Конечно, ни одна из этих трех групп не желала и не хотела революции в том виде, как она, в конце концов, разыгралась. Сторонники самодержавия, т. е. безответственной власти, вроде Штюрмера, Щегловитова и всех их присных, ждали революции, как законного повода для прекращения войны, в надежде на подавление ее, одновременно с победой Германии, поражение которой, в их глазах, было бы поражением абсолютизма. В силу этого германофильство царило во всех ближайших к престолу сферах (не говорю уже о Распутине), и несчастному Николаю II, безвольному, но честному, приходилось барахтаться в этой удушливой атмосфере ежеминутно, ежесекундно. По свидетельству всех союзных послов и военных агентов, его одного нельзя было заподозрить в эти трудные моменты, в двойной игре; он до конца хотел остаться верным союзникам.
За одну эту черту его мученической лояльности, да простится ему многое и да воскреснет его образ чистым в людских сердцах.

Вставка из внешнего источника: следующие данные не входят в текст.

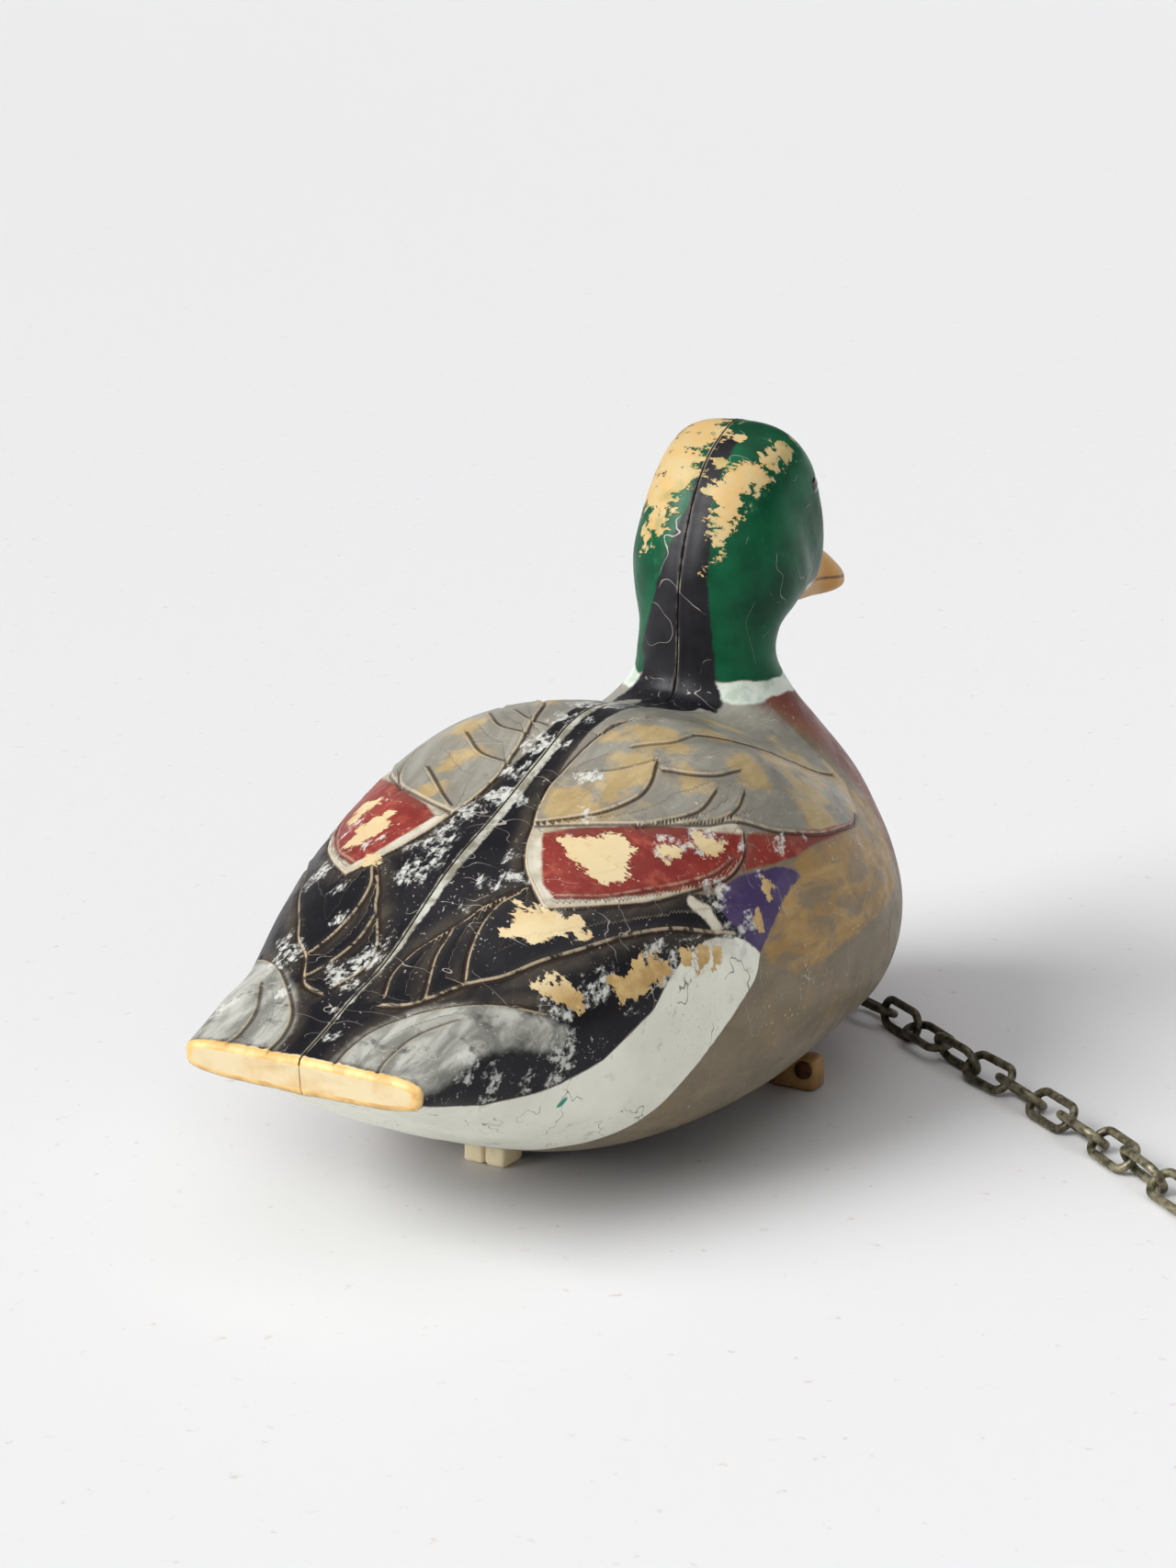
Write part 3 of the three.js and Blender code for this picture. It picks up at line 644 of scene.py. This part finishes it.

На протяжении почти всей войны через Копенгаген и Швецию шныряли вражеские агенты в Poccию и обратно. Они свили гнезда шпионажа и в Копенгагене и в Стокгольме.
В Копенгагене эти господа чуть не открыто торговали изменой России в пользу врагов. Посольство наше здесь очень ответственное, как граничащее непосредственно с воюющей с нами Германией, было до жалости, или мало осведомлено, или слепо. Мимо его рук проскользнуло в Poccию множество революционных посланцев в интересах Германии. В свое время еще в сентябре 1915 г. об этом доводилось до сведения кого следует, но еще в 1917 г., когда, я уже после революции, попал в Копенгаген, мне жаловались, что ничего не было в свое время сделано для обнаружения и пресечения свободного доступа множества подозрительных лиц в Poccию. В российской бюрократии германофилами и поклонниками Вильгельма II можно было хоть пруд прудить, и никто не подумал, прежде всего, расчистить это гнилое болото.

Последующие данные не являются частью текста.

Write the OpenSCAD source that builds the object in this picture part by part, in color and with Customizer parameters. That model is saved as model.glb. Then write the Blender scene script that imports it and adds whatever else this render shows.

С удалением Великого Князя Николая Николаевича от главнокомандования, все это смелее подняло голову и готово было лучше сосчитаться с русской революцией, нежели дождаться поражения Вильгельма II и абсолютизма.
Время выбранное для революционного выступления было таково, что всякие подозрения возникают невольно. В самом начале войны еще в августе 1914 г., когда меня с моей семьей застигла война в Германии (в Гамбурге) в немецких газетах уже появлялись известия о революции в России.
Рисовали именно эту картину, которая наступила лишь в феврале 1917 г.: Финляндия объявила себя независимой, Кавказ передается туркам, всюду пожары, волнения и революционные эксцессы. Это писалось, как раз в то время, когда я, вернувшись после долгих мытарств в Poccию, в конце сентября 1914 г., как раз убедился в противном: в России все обстояло благополучно, мобилизация прошла блистательно, войска дрались с полной энергией, царь, как никогда был популярен и мог показываться свободно на улицах Петрограда.